§ Problem to solve: Collect all lines from the records below that include the word "caption".

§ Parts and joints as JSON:
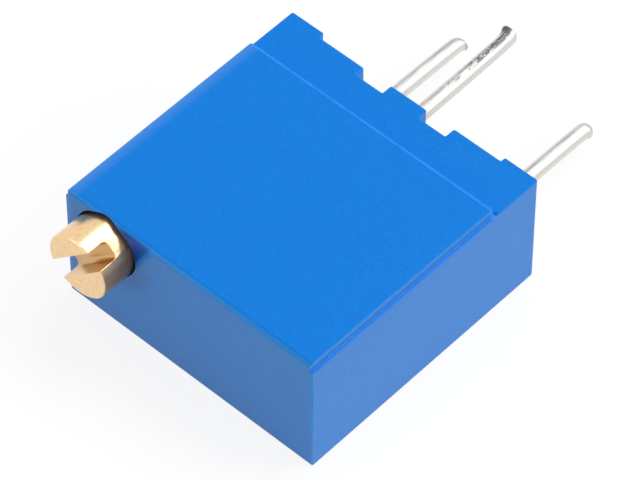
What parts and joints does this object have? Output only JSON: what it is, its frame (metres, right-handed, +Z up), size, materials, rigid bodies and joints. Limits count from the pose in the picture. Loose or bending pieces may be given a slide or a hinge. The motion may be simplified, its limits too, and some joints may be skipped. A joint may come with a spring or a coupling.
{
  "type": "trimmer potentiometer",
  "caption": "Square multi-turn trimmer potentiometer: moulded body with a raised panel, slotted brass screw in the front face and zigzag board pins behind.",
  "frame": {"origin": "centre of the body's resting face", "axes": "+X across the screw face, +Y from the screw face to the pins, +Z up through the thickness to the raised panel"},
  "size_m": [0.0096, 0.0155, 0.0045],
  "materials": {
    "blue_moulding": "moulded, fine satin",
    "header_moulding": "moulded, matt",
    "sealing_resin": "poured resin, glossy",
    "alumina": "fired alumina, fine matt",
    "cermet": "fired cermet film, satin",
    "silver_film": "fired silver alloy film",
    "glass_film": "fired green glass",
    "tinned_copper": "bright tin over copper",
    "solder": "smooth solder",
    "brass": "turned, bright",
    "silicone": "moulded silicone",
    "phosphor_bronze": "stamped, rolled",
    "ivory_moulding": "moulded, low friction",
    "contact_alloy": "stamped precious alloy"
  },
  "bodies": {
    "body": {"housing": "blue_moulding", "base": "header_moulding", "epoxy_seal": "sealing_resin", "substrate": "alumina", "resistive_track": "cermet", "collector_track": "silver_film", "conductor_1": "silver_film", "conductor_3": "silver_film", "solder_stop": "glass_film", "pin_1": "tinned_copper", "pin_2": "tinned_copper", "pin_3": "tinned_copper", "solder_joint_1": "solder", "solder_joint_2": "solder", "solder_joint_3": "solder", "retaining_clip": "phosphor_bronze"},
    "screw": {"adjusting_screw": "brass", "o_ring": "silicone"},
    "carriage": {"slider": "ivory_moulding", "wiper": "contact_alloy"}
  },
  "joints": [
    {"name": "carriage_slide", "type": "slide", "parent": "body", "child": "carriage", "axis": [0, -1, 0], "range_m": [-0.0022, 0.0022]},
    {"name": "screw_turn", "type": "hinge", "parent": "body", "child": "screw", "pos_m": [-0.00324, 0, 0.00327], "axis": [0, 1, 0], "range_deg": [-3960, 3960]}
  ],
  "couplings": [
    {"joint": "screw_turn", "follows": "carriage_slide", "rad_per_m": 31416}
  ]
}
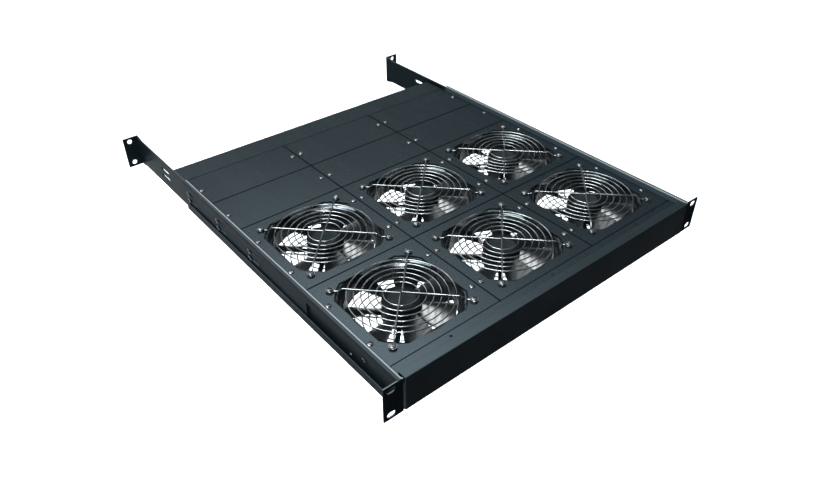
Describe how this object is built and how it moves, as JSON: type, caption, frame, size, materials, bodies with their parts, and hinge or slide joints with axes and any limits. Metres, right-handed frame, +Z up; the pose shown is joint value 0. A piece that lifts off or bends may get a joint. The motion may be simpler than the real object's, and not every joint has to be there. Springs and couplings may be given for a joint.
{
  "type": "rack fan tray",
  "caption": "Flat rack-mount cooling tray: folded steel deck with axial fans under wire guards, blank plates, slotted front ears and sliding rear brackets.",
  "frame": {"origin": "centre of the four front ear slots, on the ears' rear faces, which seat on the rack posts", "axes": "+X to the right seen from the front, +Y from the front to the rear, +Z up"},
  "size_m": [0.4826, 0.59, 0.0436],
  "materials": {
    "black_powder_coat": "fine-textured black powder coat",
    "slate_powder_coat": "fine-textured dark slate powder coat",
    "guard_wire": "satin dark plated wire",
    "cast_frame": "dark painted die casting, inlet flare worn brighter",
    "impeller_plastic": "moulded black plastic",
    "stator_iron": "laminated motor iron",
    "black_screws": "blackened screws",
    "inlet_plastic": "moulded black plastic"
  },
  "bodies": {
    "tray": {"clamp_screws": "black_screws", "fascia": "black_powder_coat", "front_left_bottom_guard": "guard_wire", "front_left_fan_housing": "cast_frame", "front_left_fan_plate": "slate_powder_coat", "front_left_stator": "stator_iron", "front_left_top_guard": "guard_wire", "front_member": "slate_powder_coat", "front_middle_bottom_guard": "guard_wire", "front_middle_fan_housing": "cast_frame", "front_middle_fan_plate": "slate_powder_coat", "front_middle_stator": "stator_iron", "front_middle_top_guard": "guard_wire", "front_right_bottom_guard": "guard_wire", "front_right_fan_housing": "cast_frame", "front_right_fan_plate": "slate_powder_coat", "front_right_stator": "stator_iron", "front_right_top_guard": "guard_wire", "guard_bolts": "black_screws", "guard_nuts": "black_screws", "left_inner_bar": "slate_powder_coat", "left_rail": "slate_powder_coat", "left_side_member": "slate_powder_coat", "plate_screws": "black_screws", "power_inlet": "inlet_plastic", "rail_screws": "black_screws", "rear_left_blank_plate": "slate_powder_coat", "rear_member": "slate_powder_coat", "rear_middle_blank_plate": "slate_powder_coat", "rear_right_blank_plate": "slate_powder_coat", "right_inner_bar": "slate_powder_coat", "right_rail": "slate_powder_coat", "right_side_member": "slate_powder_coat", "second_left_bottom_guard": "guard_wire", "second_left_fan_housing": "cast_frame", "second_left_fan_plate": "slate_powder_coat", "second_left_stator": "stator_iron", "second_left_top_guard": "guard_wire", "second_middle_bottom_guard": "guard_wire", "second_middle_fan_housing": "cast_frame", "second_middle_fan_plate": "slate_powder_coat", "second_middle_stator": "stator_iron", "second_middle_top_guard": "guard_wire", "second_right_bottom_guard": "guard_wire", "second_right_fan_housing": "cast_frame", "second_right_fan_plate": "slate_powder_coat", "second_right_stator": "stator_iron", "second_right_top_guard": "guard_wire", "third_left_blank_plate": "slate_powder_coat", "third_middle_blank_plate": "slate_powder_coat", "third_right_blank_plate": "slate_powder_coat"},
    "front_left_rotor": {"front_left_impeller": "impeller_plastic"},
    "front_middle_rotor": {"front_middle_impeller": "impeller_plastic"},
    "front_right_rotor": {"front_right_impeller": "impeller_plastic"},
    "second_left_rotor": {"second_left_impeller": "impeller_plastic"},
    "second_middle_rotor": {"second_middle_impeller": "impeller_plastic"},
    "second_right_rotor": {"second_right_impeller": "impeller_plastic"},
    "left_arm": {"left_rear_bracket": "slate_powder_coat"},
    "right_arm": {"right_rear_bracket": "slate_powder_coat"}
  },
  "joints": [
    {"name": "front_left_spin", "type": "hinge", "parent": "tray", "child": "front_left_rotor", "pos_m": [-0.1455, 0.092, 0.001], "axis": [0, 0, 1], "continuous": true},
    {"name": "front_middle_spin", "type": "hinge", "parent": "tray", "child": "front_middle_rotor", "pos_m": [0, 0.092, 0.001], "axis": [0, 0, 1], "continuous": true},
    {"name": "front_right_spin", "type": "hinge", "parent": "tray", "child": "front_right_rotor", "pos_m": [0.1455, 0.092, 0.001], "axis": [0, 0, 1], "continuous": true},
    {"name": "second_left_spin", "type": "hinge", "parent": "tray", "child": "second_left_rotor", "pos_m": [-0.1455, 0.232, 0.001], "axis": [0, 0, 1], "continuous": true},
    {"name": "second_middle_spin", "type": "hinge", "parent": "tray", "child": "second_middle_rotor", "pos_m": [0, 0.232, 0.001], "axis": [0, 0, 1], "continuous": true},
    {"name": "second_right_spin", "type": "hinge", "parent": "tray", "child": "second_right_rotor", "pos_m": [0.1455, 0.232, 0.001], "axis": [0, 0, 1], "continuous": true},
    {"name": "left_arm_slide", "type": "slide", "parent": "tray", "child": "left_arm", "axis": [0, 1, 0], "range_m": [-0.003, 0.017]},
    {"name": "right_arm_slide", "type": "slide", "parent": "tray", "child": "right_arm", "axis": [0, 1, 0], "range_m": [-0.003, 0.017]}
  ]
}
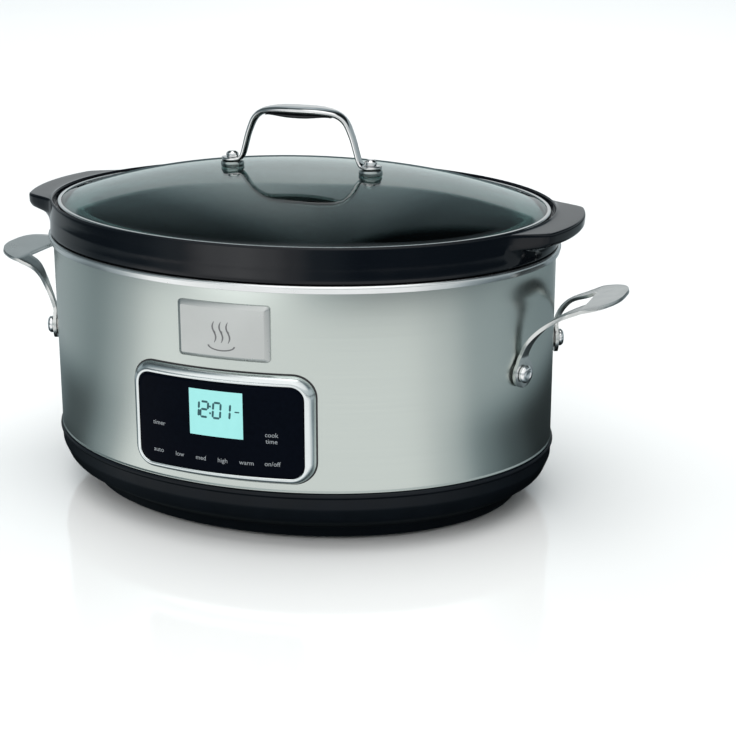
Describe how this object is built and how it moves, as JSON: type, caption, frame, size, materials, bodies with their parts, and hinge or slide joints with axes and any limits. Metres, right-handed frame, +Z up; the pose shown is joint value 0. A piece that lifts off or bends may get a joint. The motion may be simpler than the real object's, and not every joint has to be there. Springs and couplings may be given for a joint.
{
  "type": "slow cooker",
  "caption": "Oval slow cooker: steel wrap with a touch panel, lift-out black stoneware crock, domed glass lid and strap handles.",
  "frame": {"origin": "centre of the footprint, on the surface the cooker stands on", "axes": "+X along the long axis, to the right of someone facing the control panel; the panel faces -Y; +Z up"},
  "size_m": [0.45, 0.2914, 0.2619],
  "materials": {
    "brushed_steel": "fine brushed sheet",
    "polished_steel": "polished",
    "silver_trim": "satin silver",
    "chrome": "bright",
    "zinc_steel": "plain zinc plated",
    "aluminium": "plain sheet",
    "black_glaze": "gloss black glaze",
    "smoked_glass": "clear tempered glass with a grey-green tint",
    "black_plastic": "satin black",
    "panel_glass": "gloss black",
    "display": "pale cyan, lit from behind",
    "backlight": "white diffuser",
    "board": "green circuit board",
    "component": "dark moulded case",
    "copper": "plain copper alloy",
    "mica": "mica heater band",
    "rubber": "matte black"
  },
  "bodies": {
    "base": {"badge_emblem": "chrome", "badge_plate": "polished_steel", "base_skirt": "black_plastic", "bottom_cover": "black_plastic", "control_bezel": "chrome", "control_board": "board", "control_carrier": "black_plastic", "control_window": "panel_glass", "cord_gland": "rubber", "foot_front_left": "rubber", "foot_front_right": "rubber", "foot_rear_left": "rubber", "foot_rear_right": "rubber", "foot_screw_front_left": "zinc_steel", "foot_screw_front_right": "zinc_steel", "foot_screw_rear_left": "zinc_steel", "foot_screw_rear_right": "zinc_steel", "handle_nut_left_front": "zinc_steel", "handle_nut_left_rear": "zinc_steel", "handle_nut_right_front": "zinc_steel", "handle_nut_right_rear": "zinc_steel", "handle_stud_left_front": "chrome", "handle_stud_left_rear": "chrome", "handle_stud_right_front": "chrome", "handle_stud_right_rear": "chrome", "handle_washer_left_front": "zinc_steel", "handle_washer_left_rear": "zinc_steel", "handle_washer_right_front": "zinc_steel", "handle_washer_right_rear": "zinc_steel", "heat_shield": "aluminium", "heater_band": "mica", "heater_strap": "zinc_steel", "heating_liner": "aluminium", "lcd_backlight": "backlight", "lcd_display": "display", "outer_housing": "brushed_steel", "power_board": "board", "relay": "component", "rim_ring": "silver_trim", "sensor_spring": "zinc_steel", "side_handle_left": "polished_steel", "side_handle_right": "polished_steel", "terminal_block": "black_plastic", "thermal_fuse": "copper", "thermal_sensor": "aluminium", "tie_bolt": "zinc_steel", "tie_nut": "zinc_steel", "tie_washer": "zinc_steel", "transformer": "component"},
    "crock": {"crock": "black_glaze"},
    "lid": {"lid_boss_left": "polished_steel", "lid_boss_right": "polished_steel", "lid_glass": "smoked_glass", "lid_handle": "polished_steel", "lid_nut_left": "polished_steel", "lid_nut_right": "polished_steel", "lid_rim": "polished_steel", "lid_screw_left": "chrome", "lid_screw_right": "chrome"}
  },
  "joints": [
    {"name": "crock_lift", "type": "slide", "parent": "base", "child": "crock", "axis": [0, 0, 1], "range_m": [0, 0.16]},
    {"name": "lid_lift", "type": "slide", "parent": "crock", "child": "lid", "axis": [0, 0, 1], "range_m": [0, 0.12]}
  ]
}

§ Correct response:
  "caption": "Square multi-turn trimmer potentiometer: moulded body with a raised panel, slotted brass screw in the front face and zigzag board pins behind.",
Describe how this object is built and how it moves, as JSON: type, caption, frame, size, materials, bodies with their parts, and hinge or slide joints with axes and any limits. Metres, right-handed frame, +Z up; the pose shown is joint value 0. A piece that lifts off or bends may get a joint. The motion may be simpler than the real object's, and not every joint has to be there. Springs and couplings may be given for a joint.
  "caption": "Flat rack-mount cooling tray: folded steel deck with axial fans under wire guards, blank plates, slotted front ears and sliding rear brackets.",
Describe how this object is built and how it moves, as JSON: type, caption, frame, size, materials, bodies with their parts, and hinge or slide joints with axes and any limits. Metres, right-handed frame, +Z up; the pose shown is joint value 0. A piece that lifts off or bends may get a joint. The motion may be simpler than the real object's, and not every joint has to be there. Springs and couplings may be given for a joint.
  "caption": "Oval slow cooker: steel wrap with a touch panel, lift-out black stoneware crock, domed glass lid and strap handles.",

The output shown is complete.